Formula of Carnot Efficiency
Carnot efficiency is given by:
η = 1 − (T₂ / T₁)
Where,
- T₁ = temperature of hot reservoir (in Kelvin)
- T₂ = temperature of cold reservoir (in Kelvin)
The formula shows clearly that:
- A larger difference between T₁ and T₂ increases efficiency
- Efficiency increases when the hot reservoir temperature is increased
- Efficiency increases when the cold reservoir temperature is decreased
- Efficiency is always less than 1 (or less than 100%)
This simple relation makes Carnot efficiency a powerful tool in understanding engine performance.
Meaning of the Formula
The Carnot efficiency tells us the fraction of heat energy that can be converted into useful work. For example:
- If T₁ = 600 K and T₂ = 300 K, then
η = 1 − 300/600 = 1 − 0.5 = 0.5 or 50%
This means that at most, 50% of the heat absorbed can be converted into work. The rest must be rejected to the cold reservoir.
Temperature Dependence
Carnot efficiency depends only on temperatures. This shows an important principle:
Real engine efficiency is limited by nature, not by design.
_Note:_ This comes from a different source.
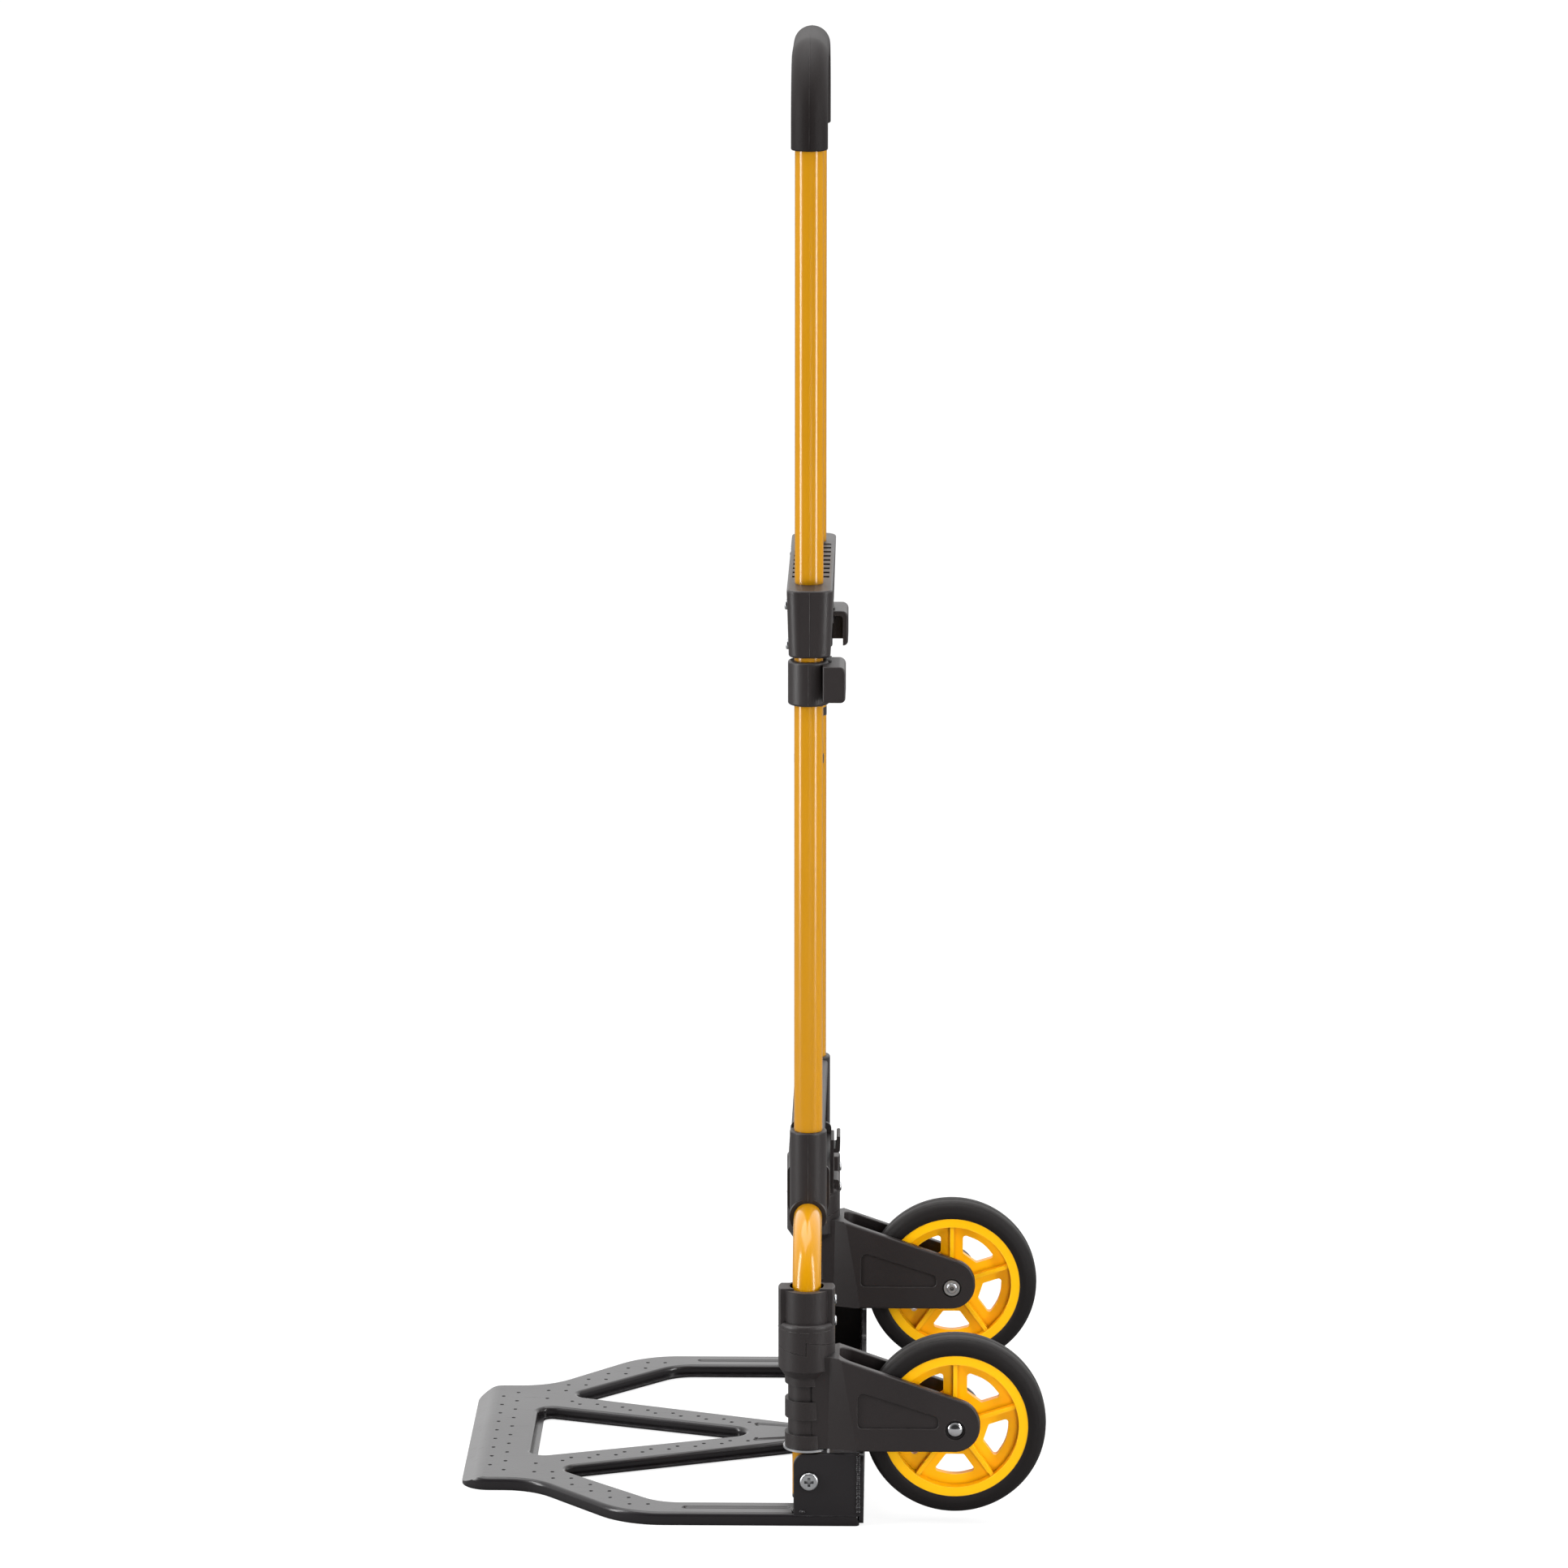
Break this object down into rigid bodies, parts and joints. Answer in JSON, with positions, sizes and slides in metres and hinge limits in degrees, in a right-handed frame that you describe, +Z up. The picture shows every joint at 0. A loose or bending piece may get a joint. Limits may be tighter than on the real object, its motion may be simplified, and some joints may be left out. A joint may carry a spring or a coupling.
{
  "type": "folding hand truck",
  "caption": "Folding hand truck with a telescopic U handle, a pressed toe plate that folds up, and wheels on swinging yokes that fold in as the plate rises.",
  "frame": {"origin": "centre of the bounding box's base, on the floor that the toe plate stands on", "axes": "+X to the rear, the wheel side; -X the toe plate's front edge; +Y the truck's right; +Z up along the handle"},
  "size_m": [0.4144, 0.4004, 1.026],
  "materials": {
    "yellow_paint": "gloss golden-yellow powder paint",
    "black_plastic": "fine-grained moulded plastic",
    "grip_rubber": "soft matte rubber",
    "tyre_rubber": "matte solid tyre",
    "yellow_plastic": "satin saturated yellow",
    "bush_plastic": "plain",
    "zinc": "bright zinc plate",
    "chrome": "polished",
    "black_paint": "satin black powder coat"
  },
  "bodies": {
    "frame": {"lower_frame": "yellow_paint", "left_upright": "yellow_paint", "right_upright": "yellow_paint", "left_saddle": "black_plastic", "right_saddle": "black_plastic", "cross_member": "black_plastic", "cord_hook": "black_plastic", "cross_block": "black_plastic", "left_block_screw_lower": "zinc", "right_block_screw_lower": "zinc", "left_block_screw_upper": "zinc", "right_block_screw_upper": "zinc", "left_cam_collar": "black_plastic", "right_cam_collar": "black_plastic", "left_collar_screw_lower": "zinc", "right_collar_screw_lower": "zinc", "left_collar_screw_upper": "zinc", "right_collar_screw_upper": "zinc", "left_leg_plug": "black_plastic", "right_leg_plug": "black_plastic"},
    "handle": {"handle_tube": "yellow_paint", "handle_grip": "grip_rubber", "left_handle_foot": "black_plastic", "right_handle_foot": "black_plastic"},
    "toe": {"toe_plate": "black_paint", "left_toe_ear": "black_paint", "right_toe_ear": "black_paint", "rear_wall": "black_paint", "left_hinge_screw": "zinc", "right_hinge_screw": "zinc", "left_hinge_nut": "zinc", "right_hinge_nut": "zinc"},
    "left_release": {"left_release_collar": "black_plastic", "left_release_pin": "zinc"},
    "left_washer": {"left_thrust_washer": "zinc"},
    "left_fork": {"left_yoke": "black_plastic", "left_axle_bolt": "chrome", "left_axle_washer": "zinc", "left_axle_screw": "zinc"},
    "left_wheel": {"left_wheel_hub": "yellow_plastic", "left_tyre": "tyre_rubber", "left_wheel_bush": "bush_plastic"},
    "right_release": {"right_release_collar": "black_plastic", "right_release_pin": "zinc"},
    "right_washer": {"right_thrust_washer": "zinc"},
    "right_fork": {"right_yoke": "black_plastic", "right_axle_bolt": "chrome", "right_axle_washer": "zinc", "right_axle_screw": "zinc"},
    "right_wheel": {"right_wheel_hub": "yellow_plastic", "right_tyre": "tyre_rubber", "right_wheel_bush": "bush_plastic"}
  },
  "joints": [
    {"name": "handle_slide", "type": "slide", "parent": "frame", "child": "handle", "axis": [0, 0, 1], "range_m": [-0.25, 0]},
    {"name": "toe_fold", "type": "hinge", "parent": "frame", "child": "toe", "pos_m": [0.0419, 0, 0.0327], "axis": [0, 1, 0], "range_deg": [0, 90]},
    {"name": "left_release_lift", "type": "slide", "parent": "frame", "child": "left_release", "axis": [0, 0, 1], "range_m": [0, 0.0025], "stiffness_N_per_m": 400, "springref_m": -0.003},
    {"name": "left_cam_drop", "type": "slide", "parent": "frame", "child": "left_washer", "axis": [0, 0, -1], "range_m": [0, 0.0047]},
    {"name": "left_fork_swing", "type": "hinge", "parent": "left_washer", "child": "left_fork", "pos_m": [0.04, -0.178, 0.0925], "axis": [0, 0, 1], "range_deg": [0, 90]},
    {"name": "left_wheel_spin", "type": "hinge", "parent": "left_fork", "child": "left_wheel", "pos_m": [0.14375, -0.178, 0.0725], "axis": [0, 1, 0], "continuous": true},
    {"name": "right_release_lift", "type": "slide", "parent": "frame", "child": "right_release", "axis": [0, 0, 1], "range_m": [0, 0.0025], "stiffness_N_per_m": 400, "springref_m": -0.003},
    {"name": "right_cam_drop", "type": "slide", "parent": "frame", "child": "right_washer", "axis": [0, 0, -1], "range_m": [0, 0.0047]},
    {"name": "right_fork_swing", "type": "hinge", "parent": "right_washer", "child": "right_fork", "pos_m": [0.04, 0.178, 0.0925], "axis": [0, 0, 1], "range_deg": [-90, 0]},
    {"name": "right_wheel_spin", "type": "hinge", "parent": "right_fork", "child": "right_wheel", "pos_m": [0.14375, 0.178, 0.0725], "axis": [0, 1, 0], "continuous": true}
  ],
  "couplings": [
    {"joint": "left_cam_drop", "follows": "toe_fold", "m_per_rad": 0.0029603},
    {"joint": "left_fork_swing", "follows": "toe_fold", "ratio": 1},
    {"joint": "right_cam_drop", "follows": "toe_fold", "m_per_rad": 0.0029603},
    {"joint": "right_fork_swing", "follows": "toe_fold", "ratio": -1}
  ]
}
Even with perfect engineering, efficiency cannot cross the Carnot limit. That is why no engine can be 100% efficient unless the cold reservoir is at absolute zero (T₂ = 0 K), which is impossible.
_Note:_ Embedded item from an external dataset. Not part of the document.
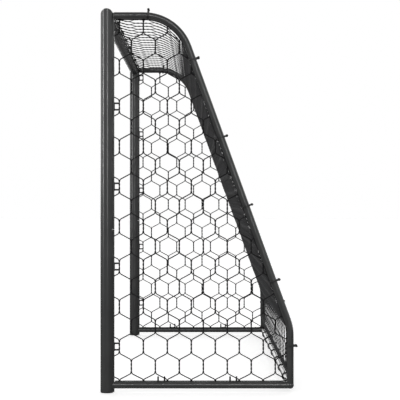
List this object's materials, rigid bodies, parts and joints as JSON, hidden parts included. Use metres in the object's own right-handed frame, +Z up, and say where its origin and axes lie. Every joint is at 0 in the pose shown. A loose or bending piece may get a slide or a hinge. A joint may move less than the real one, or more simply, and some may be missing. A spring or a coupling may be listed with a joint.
{
  "type": "garden football goal",
  "caption": "Free-standing football goal with thick round posts and crossbar, thinner bent side and rear tubes and a hexagonal net on clips.",
  "frame": {"origin": "on the ground, in the middle of the goal's width and of its depth", "axes": "+X across the mouth to the right as seen from the pitch, +Y from the mouth to the back, +Z up"},
  "size_m": [3, 1.0214, 1.9914],
  "materials": {
    "frame": "satin",
    "sleeve": "satin",
    "screw": "satin",
    "cap": "matte",
    "net": "matte",
    "clip": "matte"
  },
  "bodies": {
    "root": {"crossbar_left": "frame", "crossbar_right": "frame", "corner_left": "frame", "corner_right": "frame", "upper_post_left": "frame", "upper_post_right": "frame", "lower_post_left": "frame", "lower_post_right": "frame", "top_socket_left": "frame", "top_socket_right": "frame", "ground_socket_left": "frame", "ground_socket_right": "frame", "top_bend_tube_left": "frame", "top_bend_tube_right": "frame", "slope_tube_left": "frame", "slope_tube_right": "frame", "knee_tube_left": "frame", "knee_tube_right": "frame", "rear_corner_left": "frame", "rear_corner_right": "frame", "ground_side_tube_left": "frame", "ground_side_tube_right": "frame", "ground_bar_left": "frame", "ground_bar_right": "frame", "crossbar_sleeve": "sleeve", "corner_arm_sleeve_left": "sleeve", "corner_arm_sleeve_right": "sleeve", "upper_post_sleeve_left": "sleeve", "upper_post_sleeve_right": "sleeve", "lower_post_sleeve_left": "sleeve", "lower_post_sleeve_right": "sleeve", "ground_bar_sleeve": "sleeve", "front_screws": "screw", "side_screws": "screw", "foot_cap_left": "cap", "foot_cap_right": "cap", "net_side_left": "net", "net_side_right": "net", "net_roof": "net", "net_bend": "net", "net_slope": "net", "net_low_back": "net", "post_clips_left": "clip", "post_clips_right": "clip", "crossbar_clips": "clip", "ground_clips_left": "clip", "ground_clips_right": "clip", "back_clips_left": "clip", "back_clips_right": "clip", "ground_bar_clips": "clip"}
  },
  "joints": []
}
Why Carnot Efficiency Is Maximum
Carnot efficiency is the highest because:
- It Assumes Reversible Processes
All processes in the Carnot cycle are reversible, meaning no energy is wasted.
Real engines always have some irreversibility.
- No Friction
Carnot engines assume perfect, frictionless movement.
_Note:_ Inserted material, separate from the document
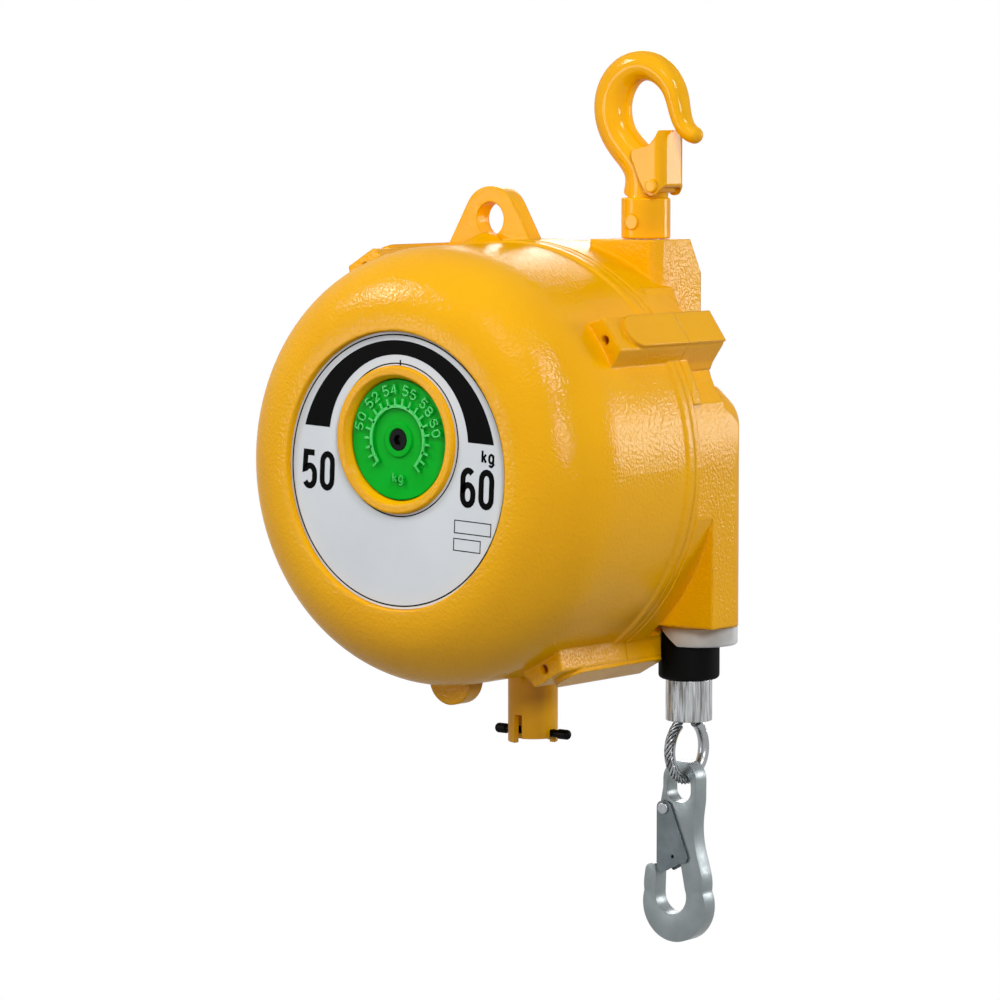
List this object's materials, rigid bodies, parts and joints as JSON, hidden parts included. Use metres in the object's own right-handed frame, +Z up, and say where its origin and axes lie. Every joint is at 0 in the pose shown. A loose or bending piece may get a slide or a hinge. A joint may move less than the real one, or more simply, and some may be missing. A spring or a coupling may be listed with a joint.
{
  "type": "spring tool balancer",
  "caption": "Spring balancer that hangs from a swivel hook and holds a tool on a wire rope, with a round cast case, load dial and drum lock.",
  "frame": {"origin": "saddle of the hanging hook, on its swivel axis", "axes": "+Z up against the load, -Y towards the dial, +X towards the side where the rope comes out"},
  "size_m": [0.2833, 0.217, 0.5794],
  "materials": {
    "yellow_enamel": "gloss enamel with a fine texture over aluminium castings",
    "yellow_paint": "gloss enamel on steel",
    "zinc_fastener": "zinc plated",
    "white_plate": "white printed plate, satin",
    "green_dial": "green moulded dial",
    "black_screw": "black oxide",
    "shaft_steel": "ground steel",
    "bronze": "machined",
    "cast_aluminium": "cast and machined",
    "spring_steel": "blued strip",
    "bearing_steel": "polished",
    "wire_rope": "galvanised strands",
    "white_nylon": "moulded nylon",
    "black_rubber": "satin",
    "pressed_aluminium": "pressed, streaked",
    "bright_zinc": "bright zinc",
    "grey_zinc": "dull zinc"
  },
  "bodies": {
    "housing": {"front_case": "yellow_enamel", "rear_housing": "yellow_enamel", "case_bolts": "zinc_fastener", "rear_cap": "yellow_enamel", "rear_cap_screws": "zinc_fastener", "scale_plate": "white_plate", "shaft_bushes": "bronze", "cable_guide": "white_nylon", "keeper_pins": "shaft_steel", "lock_sleeve": "yellow_enamel", "lock_spring": "spring_steel"},
    "dial_and_shaft": {"load_dial": "green_dial", "dial_screw": "black_screw", "main_shaft": "shaft_steel", "wheel_key": "shaft_steel", "worm_wheel": "bronze", "spring_arbor": "cast_aluminium", "bearing_inner_rings": "bearing_steel", "bearing_balls": "bearing_steel"},
    "worm": {"worm_shaft": "shaft_steel"},
    "drum": {"spring_case": "cast_aluminium", "spring_cover": "cast_aluminium", "cover_bush": "bronze", "mainspring": "spring_steel", "cable_drum": "cast_aluminium", "rope_anchor": "zinc_fastener", "drum_screws": "zinc_fastener", "bearing_outer_rings": "bearing_steel", "wound_rope": "wire_rope"},
    "rope_end": {"rope_run": "wire_rope", "rope_stopper": "black_rubber", "ferrule": "pressed_aluminium", "rope_eye": "wire_rope", "thimble": "bright_zinc"},
    "load_hook": {"lower_hook": "grey_zinc", "lower_latch_rivet": "bright_zinc"},
    "load_hook_latch": {"lower_latch": "grey_zinc"},
    "hanging_hook": {"top_hook": "yellow_paint", "swivel_collar": "yellow_paint", "collar_pin": "yellow_paint", "swivel_stud": "shaft_steel", "top_latch_rivet": "yellow_paint"},
    "hanging_hook_latch": {"top_latch": "yellow_paint"},
    "drum_lock": {"lock_plunger": "shaft_steel", "lock_handle": "shaft_steel", "lock_knobs": "black_rubber"}
  },
  "joints": [
    {"name": "drum_turn", "type": "hinge", "parent": "housing", "child": "drum", "pos_m": [-0.0596, 0, -0.2244], "axis": [0, 1, 0], "range_deg": [0, 853.46], "stiffness_Nm_per_rad": 0.05, "springref_deg": -63254.54},
    {"name": "rope_pull", "type": "slide", "parent": "housing", "child": "rope_end", "axis": [0, 0, -1], "range_m": [0, 1.5], "deforming": ["rope_run"]},
    {"name": "load_hook_swing", "type": "hinge", "parent": "rope_end", "child": "load_hook", "pos_m": [0.033, 0.0013, -0.4527], "axis": [0, 1, 0], "range_deg": [-30, 30]},
    {"name": "load_hook_latch_turn", "type": "hinge", "parent": "load_hook", "child": "load_hook_latch", "pos_m": [0.019, 0.0025, -0.4717], "axis": [0, 1, 0], "range_deg": [-25, 0], "stiffness_Nm_per_rad": 0.05, "springref_deg": 34.38},
    {"name": "hanging_hook_swivel", "type": "hinge", "parent": "housing", "child": "hanging_hook", "pos_m": [0, 0, -0.1], "axis": [0, 0, 1], "continuous": true},
    {"name": "hanging_hook_latch_turn", "type": "hinge", "parent": "hanging_hook", "child": "hanging_hook_latch", "pos_m": [0.0141, 0, -0.0673], "axis": [0, 1, 0], "range_deg": [-30, 0], "stiffness_Nm_per_rad": 0.08, "springref_deg": 34.38},
    {"name": "load_setting", "type": "hinge", "parent": "housing", "child": "dial_and_shaft", "pos_m": [-0.0596, 0, -0.2244], "axis": [0, 1, 0], "range_deg": [-75, 75]},
    {"name": "worm_turn", "type": "hinge", "parent": "housing", "child": "worm", "pos_m": [-0.0596, -0.161, -0.2782], "axis": [1, 0, 0], "range_deg": [-2850, 2850]},
    {"name": "lock_pull", "type": "slide", "parent": "housing", "child": "drum_lock", "axis": [0, 0, -1], "range_m": [0, 0.006], "stiffness_N_per_m": 800, "springref_m": -0.01, "deforming": ["lock_spring"]}
  ],
  "couplings": [
    {"joint": "rope_pull", "follows": "drum_turn", "m_per_rad": 0.1007},
    {"joint": "worm_turn", "follows": "load_setting", "ratio": -38}
  ]
}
Real engines lose energy due to friction and mechanical resistance.
- Perfect Heat Transfer
Heat is transferred isothermally at exact reservoir temperatures.
In real engines, heat transfer requires temperature difference, reducing efficiency.
- No Heat Loss
In a Carnot engine, no heat escapes unintentionally.
Real engines always lose some heat due to conduction and radiation.
Because of these ideal conditions, Carnot efficiency is the uppermost limit.
Significance of Carnot Efficiency
Carnot efficiency is extremely important in thermodynamics and engineering:
- Sets Upper Efficiency Limit
Helps determine how efficient any engine could theoretically be.
- Guides Engine Design
Engineers use Carnot efficiency as a benchmark to improve performance.
- Based on Second Law of Thermodynamics
Shows that complete conversion of heat into work is impossible.
- Helps Understand Temperature Role
Teaches that increasing T₁ or decreasing T₂ improves efficiency.
- Used in Power Plants
Power plant engineers design steam turbines and gas turbines considering Carnot efficiency.
Carnot Efficiency in Real Systems
Real engines such as:
- Petrol engines
- Diesel engines
- Steam turbines
- Gas turbines
- Jet engines
all operate at efficiencies much lower than Carnot efficiency. For example:
- Car engines: around 25–35%
- Steam turbines: around 35–45%
- Combined-cycle plants: up to 60%, still below Carnot limit
No real engine reaches Carnot efficiency due to unavoidable losses.
Examples of Carnot Efficiency Calculation
Example 1
Hot reservoir = 500 K
Cold reservoir = 300 K
η = 1 − (300/500) = 0.4 or 40%
Example 2
Hot reservoir = 800 K
Cold reservoir = 300 K
η = 1 − (300/800) = 0.625 or 62.5%
These examples show how strongly temperature affects efficiency.
Practical Challenges
Real engines cannot reach Carnot efficiency because:
- Reversible processes take infinite time
- Heat transfer is imperfect
- Real fluids do not behave like ideal gases
- Friction and losses are unavoidable
Thus, Carnot efficiency remains a theoretical limit, not an achievable goal.
Conclusion
Carnot efficiency, temperature, work, heat, engine
Carnot efficiency is the maximum theoretical efficiency of a heat engine operating between two temperatures. It depends only on the hot and cold reservoir temperatures and represents the upper limit that no real engine can cross. Although impossible to achieve in practice, Carnot efficiency is important because it guides the development of more efficient engines and helps explain the fundamental limitations set by thermodynamics.